> _RECORD SET_:
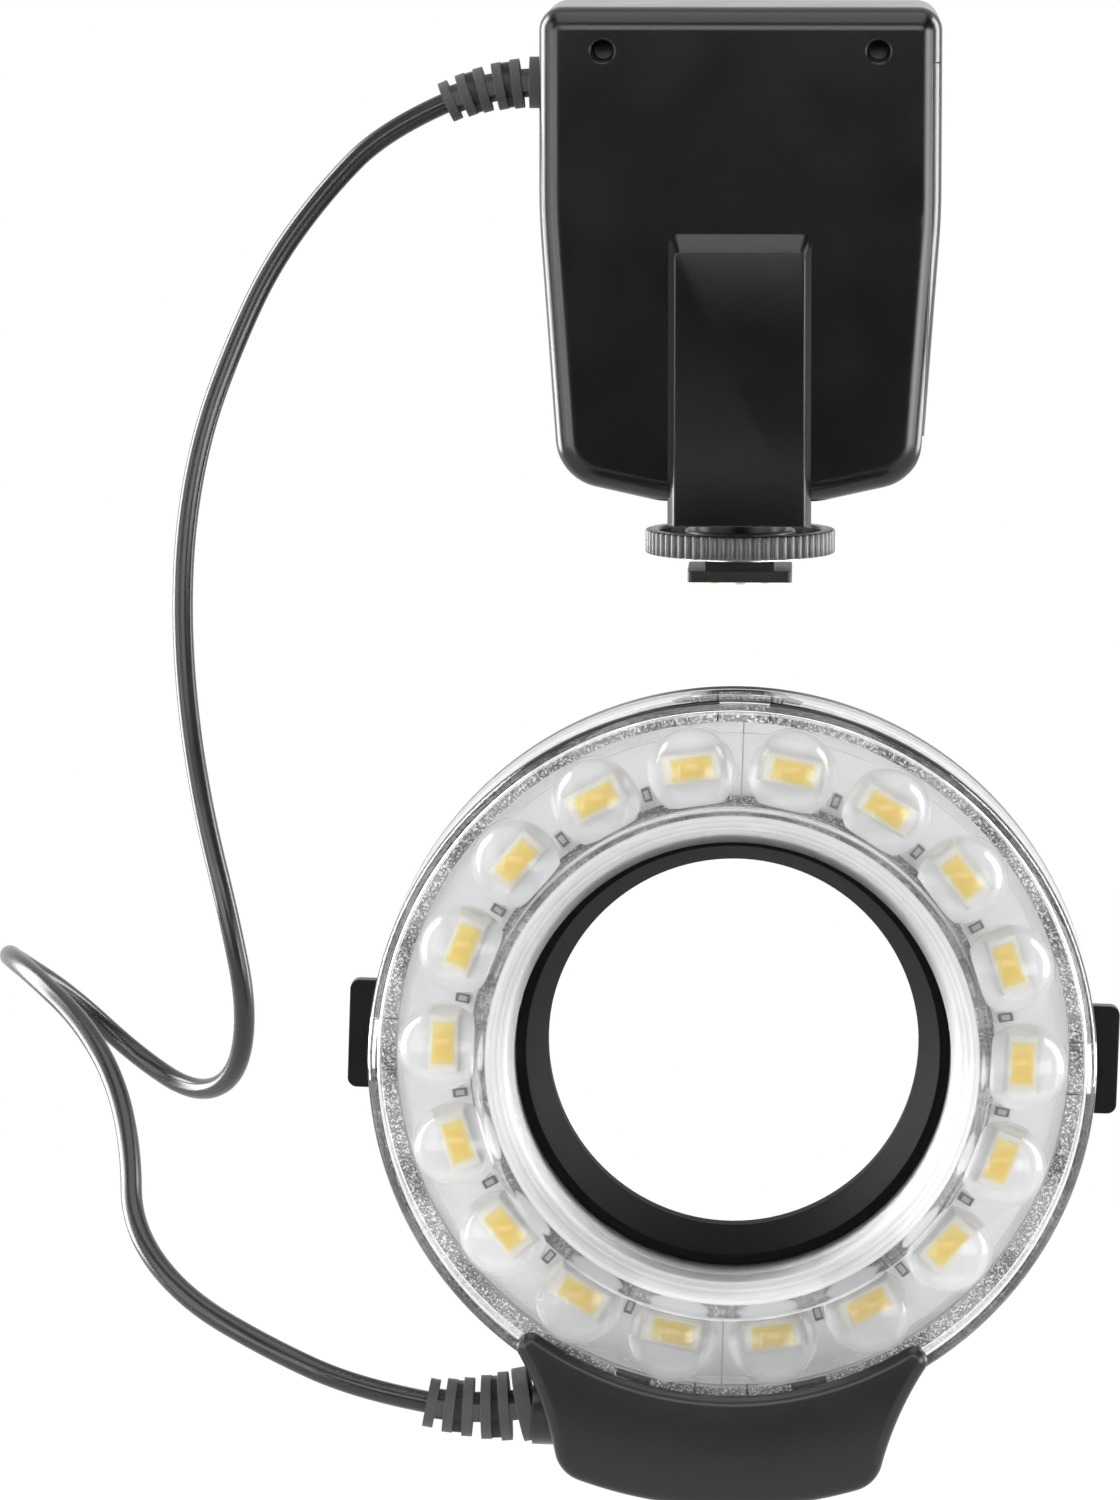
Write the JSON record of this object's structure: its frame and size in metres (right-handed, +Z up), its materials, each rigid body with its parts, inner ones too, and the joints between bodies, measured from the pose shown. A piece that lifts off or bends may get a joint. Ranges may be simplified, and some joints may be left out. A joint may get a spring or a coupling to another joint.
{
  "type": "macro ring flash",
  "caption": "Ring light for close-up photographs: a round head that clips round a lens, with a cord to a controller that slides into a camera's hot shoe.",
  "frame": {"origin": "centre of the underside of the hot-shoe foot", "axes": "+Z up, -Y the way the light shines and the foot slides into a shoe, +X to the viewer's right"},
  "size_m": [0.1969, 0.1553, 0.2458],
  "materials": {
    "case_black": "satin moulded",
    "housing_black": "satin moulded",
    "slider_black": "satin moulded",
    "adapter_black": "black anodised",
    "key_grey": "soft matt",
    "display_window": "clear, dark tinted",
    "display_glass": "dull grey-green display",
    "wheel_grey": "fine knurled",
    "foot_black": "satin moulded",
    "clamp_steel": "plain",
    "pin_metal": "polished",
    "screw_black": "blackened",
    "relief_rubber": "matt moulded",
    "cord_black": "satin sheath",
    "clear_cover": "clear, glossy",
    "lens_white": "clear to milky, glossy",
    "led_board_white": "white solder mask",
    "led_package": "plain",
    "led_phosphor": "yellow silicone",
    "chip_dark": "plain",
    "chassis_grey": "frosted, sparkling",
    "reflector_pale": "pale, frosted",
    "board_green": "solder mask",
    "capacitor_can": "plain",
    "ferrite": "lacquered",
    "cell_wrap": "plain wrap",
    "contact_steel": "nickel plated",
    "holder_black": "plain moulded",
    "connector_white": "plain"
  },
  "bodies": {
    "flash": {"front_shell": "case_black", "rear_shell": "case_black", "pedestal": "case_black", "case_screws": "screw_black", "battery_holder": "holder_black", "battery_cells": "cell_wrap", "battery_contacts": "contact_steel", "main_board": "board_green", "capacitors": "capacitor_can", "power_coil": "ferrite", "control_chip": "chip_dark", "key_board": "board_green", "key_switches": "chip_dark", "display_module": "display_glass", "display_window": "display_window", "shoe_foot": "foot_black", "upper_strain_relief": "relief_rubber", "lower_strain_relief": "relief_rubber", "cord": "cord_black", "ring_cover": "clear_cover", "lens_plate": "lens_white", "left_led_board": "led_board_white", "right_led_board": "led_board_white", "led_packages": "led_package", "led_phosphors": "led_phosphor", "chip_resistors": "chip_dark", "ring_chassis": "chassis_grey", "reflector": "reflector_pale", "ring_rear_cover": "housing_black", "ring_screws": "screw_black", "housing_front": "housing_black", "housing_rear": "housing_black", "driver_board": "board_green", "cord_connector": "connector_white"},
    "clamp_plate": {"clamp_plate": "clamp_steel"},
    "lock_wheel": {"lock_wheel": "wheel_grey"},
    "lock_pin": {"lock_pin": "clamp_steel"},
    "contact_pins": {"contact_pins": "pin_metal"},
    "battery_door": {"battery_door": "case_black"},
    "power_button": {"power_button": "key_grey"},
    "mode_button": {"mode_button": "key_grey"},
    "plus_button": {"plus_button": "key_grey"},
    "minus_button": {"minus_button": "key_grey"},
    "test_button": {"test_button": "key_grey"},
    "left_release_slider": {"left_release_slider": "slider_black"},
    "right_release_slider": {"right_release_slider": "slider_black"},
    "adapter_ring": {"adapter_ring": "adapter_black"}
  },
  "joints": [
    {"name": "clamp_slide", "type": "slide", "parent": "flash", "child": "clamp_plate", "axis": [0, 0, 1], "range_m": [0, 0.0015]},
    {"name": "wheel_turn", "type": "hinge", "parent": "clamp_plate", "child": "lock_wheel", "pos_m": [0, 0, 0.0067], "axis": [0, 0, 1], "range_deg": [0, 540]},
    {"name": "pin_slide", "type": "slide", "parent": "flash", "child": "lock_pin", "axis": [0, 0, 1], "range_m": [0, 0.0022]},
    {"name": "contact_press", "type": "slide", "parent": "flash", "child": "contact_pins", "axis": [0, 0, 1], "range_m": [0, 0.0005], "stiffness_N_per_m": 400, "springref_m": -0.001},
    {"name": "door_slide", "type": "slide", "parent": "flash", "child": "battery_door", "axis": [0, 0, -1], "range_m": [0, 0.005]},
    {"name": "power_press", "type": "slide", "parent": "flash", "child": "power_button", "axis": [0, -1, 0], "range_m": [0, 0.0007], "stiffness_N_per_m": 300, "springref_m": -0.001},
    {"name": "mode_press", "type": "slide", "parent": "flash", "child": "mode_button", "axis": [0, -1, 0], "range_m": [0, 0.0007], "stiffness_N_per_m": 300, "springref_m": -0.001},
    {"name": "plus_press", "type": "slide", "parent": "flash", "child": "plus_button", "axis": [0, -1, 0], "range_m": [0, 0.0007], "stiffness_N_per_m": 300, "springref_m": -0.001},
    {"name": "minus_press", "type": "slide", "parent": "flash", "child": "minus_button", "axis": [0, -1, 0], "range_m": [0, 0.0007], "stiffness_N_per_m": 300, "springref_m": -0.001},
    {"name": "test_press", "type": "slide", "parent": "flash", "child": "test_button", "axis": [0, -1, 0], "range_m": [0, 0.0007], "stiffness_N_per_m": 300, "springref_m": -0.001},
    {"name": "left_release", "type": "slide", "parent": "flash", "child": "left_release_slider", "axis": [0.9995, 0, -0.0314], "range_m": [0, 0.0025], "stiffness_N_per_m": 400, "springref_m": -0.002},
    {"name": "right_release", "type": "slide", "parent": "flash", "child": "right_release_slider", "axis": [-0.9995, 0, 0.0314], "range_m": [0, 0.0025], "stiffness_N_per_m": 400, "springref_m": -0.002},
    {"name": "adapter_turn", "type": "hinge", "parent": "flash", "child": "adapter_ring", "pos_m": [0, -0.106, -0.0686], "axis": [0, 1, 0], "continuous": true}
  ],
  "couplings": [
    {"joint": "clamp_slide", "follows": "wheel_turn", "m_per_rad": 0.00015915},
    {"joint": "pin_slide", "follows": "wheel_turn", "m_per_rad": 0.00023342}
  ]
}
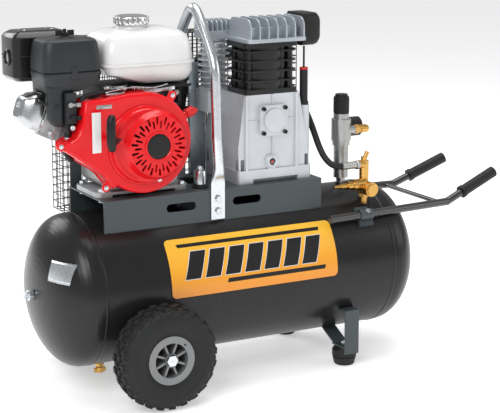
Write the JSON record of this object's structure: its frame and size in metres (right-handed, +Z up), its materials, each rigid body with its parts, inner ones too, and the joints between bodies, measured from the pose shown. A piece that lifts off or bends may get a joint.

> _TASK TO COMPLETE_: Extract all lines as given.

> _TASK OUTPUT_:
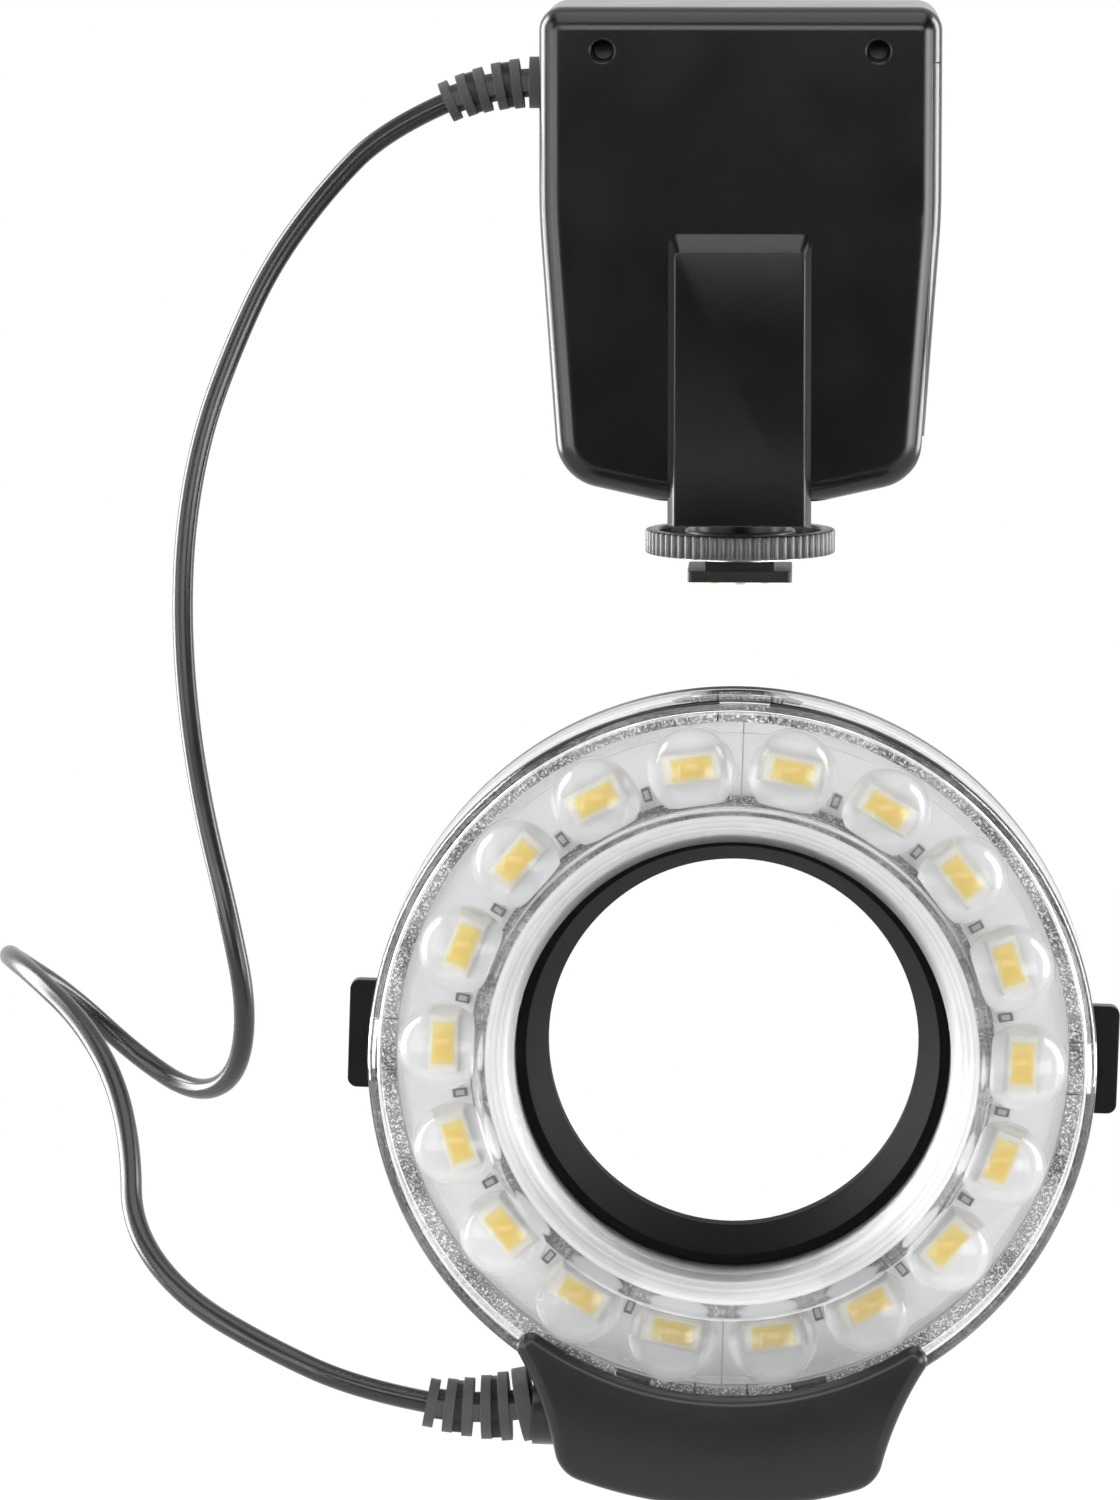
Write the JSON record of this object's structure: its frame and size in metres (right-handed, +Z up), its materials, each rigid body with its parts, inner ones too, and the joints between bodies, measured from the pose shown. A piece that lifts off or bends may get a joint. Ranges may be simplified, and some joints may be left out. A joint may get a spring or a coupling to another joint.
{
  "type": "macro ring flash",
  "caption": "Ring light for close-up photographs: a round head that clips round a lens, with a cord to a controller that slides into a camera's hot shoe.",
  "frame": {"origin": "centre of the underside of the hot-shoe foot", "axes": "+Z up, -Y the way the light shines and the foot slides into a shoe, +X to the viewer's right"},
  "size_m": [0.1969, 0.1553, 0.2458],
  "materials": {
    "case_black": "satin moulded",
    "housing_black": "satin moulded",
    "slider_black": "satin moulded",
    "adapter_black": "black anodised",
    "key_grey": "soft matt",
    "display_window": "clear, dark tinted",
    "display_glass": "dull grey-green display",
    "wheel_grey": "fine knurled",
    "foot_black": "satin moulded",
    "clamp_steel": "plain",
    "pin_metal": "polished",
    "screw_black": "blackened",
    "relief_rubber": "matt moulded",
    "cord_black": "satin sheath",
    "clear_cover": "clear, glossy",
    "lens_white": "clear to milky, glossy",
    "led_board_white": "white solder mask",
    "led_package": "plain",
    "led_phosphor": "yellow silicone",
    "chip_dark": "plain",
    "chassis_grey": "frosted, sparkling",
    "reflector_pale": "pale, frosted",
    "board_green": "solder mask",
    "capacitor_can": "plain",
    "ferrite": "lacquered",
    "cell_wrap": "plain wrap",
    "contact_steel": "nickel plated",
    "holder_black": "plain moulded",
    "connector_white": "plain"
  },
  "bodies": {
    "flash": {"front_shell": "case_black", "rear_shell": "case_black", "pedestal": "case_black", "case_screws": "screw_black", "battery_holder": "holder_black", "battery_cells": "cell_wrap", "battery_contacts": "contact_steel", "main_board": "board_green", "capacitors": "capacitor_can", "power_coil": "ferrite", "control_chip": "chip_dark", "key_board": "board_green", "key_switches": "chip_dark", "display_module": "display_glass", "display_window": "display_window", "shoe_foot": "foot_black", "upper_strain_relief": "relief_rubber", "lower_strain_relief": "relief_rubber", "cord": "cord_black", "ring_cover": "clear_cover", "lens_plate": "lens_white", "left_led_board": "led_board_white", "right_led_board": "led_board_white", "led_packages": "led_package", "led_phosphors": "led_phosphor", "chip_resistors": "chip_dark", "ring_chassis": "chassis_grey", "reflector": "reflector_pale", "ring_rear_cover": "housing_black", "ring_screws": "screw_black", "housing_front": "housing_black", "housing_rear": "housing_black", "driver_board": "board_green", "cord_connector": "connector_white"},
    "clamp_plate": {"clamp_plate": "clamp_steel"},
    "lock_wheel": {"lock_wheel": "wheel_grey"},
    "lock_pin": {"lock_pin": "clamp_steel"},
    "contact_pins": {"contact_pins": "pin_metal"},
    "battery_door": {"battery_door": "case_black"},
    "power_button": {"power_button": "key_grey"},
    "mode_button": {"mode_button": "key_grey"},
    "plus_button": {"plus_button": "key_grey"},
    "minus_button": {"minus_button": "key_grey"},
    "test_button": {"test_button": "key_grey"},
    "left_release_slider": {"left_release_slider": "slider_black"},
    "right_release_slider": {"right_release_slider": "slider_black"},
    "adapter_ring": {"adapter_ring": "adapter_black"}
  },
  "joints": [
    {"name": "clamp_slide", "type": "slide", "parent": "flash", "child": "clamp_plate", "axis": [0, 0, 1], "range_m": [0, 0.0015]},
    {"name": "wheel_turn", "type": "hinge", "parent": "clamp_plate", "child": "lock_wheel", "pos_m": [0, 0, 0.0067], "axis": [0, 0, 1], "range_deg": [0, 540]},
    {"name": "pin_slide", "type": "slide", "parent": "flash", "child": "lock_pin", "axis": [0, 0, 1], "range_m": [0, 0.0022]},
    {"name": "contact_press", "type": "slide", "parent": "flash", "child": "contact_pins", "axis": [0, 0, 1], "range_m": [0, 0.0005], "stiffness_N_per_m": 400, "springref_m": -0.001},
    {"name": "door_slide", "type": "slide", "parent": "flash", "child": "battery_door", "axis": [0, 0, -1], "range_m": [0, 0.005]},
    {"name": "power_press", "type": "slide", "parent": "flash", "child": "power_button", "axis": [0, -1, 0], "range_m": [0, 0.0007], "stiffness_N_per_m": 300, "springref_m": -0.001},
    {"name": "mode_press", "type": "slide", "parent": "flash", "child": "mode_button", "axis": [0, -1, 0], "range_m": [0, 0.0007], "stiffness_N_per_m": 300, "springref_m": -0.001},
    {"name": "plus_press", "type": "slide", "parent": "flash", "child": "plus_button", "axis": [0, -1, 0], "range_m": [0, 0.0007], "stiffness_N_per_m": 300, "springref_m": -0.001},
    {"name": "minus_press", "type": "slide", "parent": "flash", "child": "minus_button", "axis": [0, -1, 0], "range_m": [0, 0.0007], "stiffness_N_per_m": 300, "springref_m": -0.001},
    {"name": "test_press", "type": "slide", "parent": "flash", "child": "test_button", "axis": [0, -1, 0], "range_m": [0, 0.0007], "stiffness_N_per_m": 300, "springref_m": -0.001},
    {"name": "left_release", "type": "slide", "parent": "flash", "child": "left_release_slider", "axis": [0.9995, 0, -0.0314], "range_m": [0, 0.0025], "stiffness_N_per_m": 400, "springref_m": -0.002},
    {"name": "right_release", "type": "slide", "parent": "flash", "child": "right_release_slider", "axis": [-0.9995, 0, 0.0314], "range_m": [0, 0.0025], "stiffness_N_per_m": 400, "springref_m": -0.002},
    {"name": "adapter_turn", "type": "hinge", "parent": "flash", "child": "adapter_ring", "pos_m": [0, -0.106, -0.0686], "axis": [0, 1, 0], "continuous": true}
  ],
  "couplings": [
    {"joint": "clamp_slide", "follows": "wheel_turn", "m_per_rad": 0.00015915},
    {"joint": "pin_slide", "follows": "wheel_turn", "m_per_rad": 0.00023342}
  ]
}
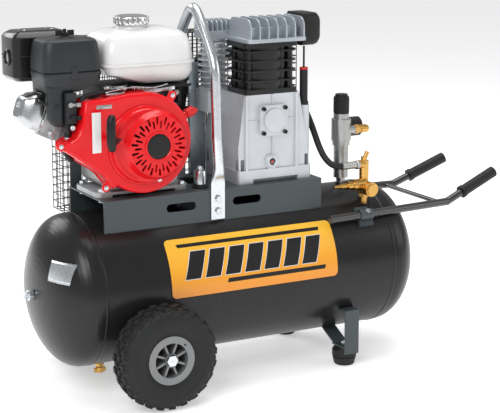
Write the JSON record of this object's structure: its frame and size in metres (right-handed, +Z up), its materials, each rigid body with its parts, inner ones too, and the joints between bodies, measured from the pose shown. A piece that lifts off or bends may get a joint.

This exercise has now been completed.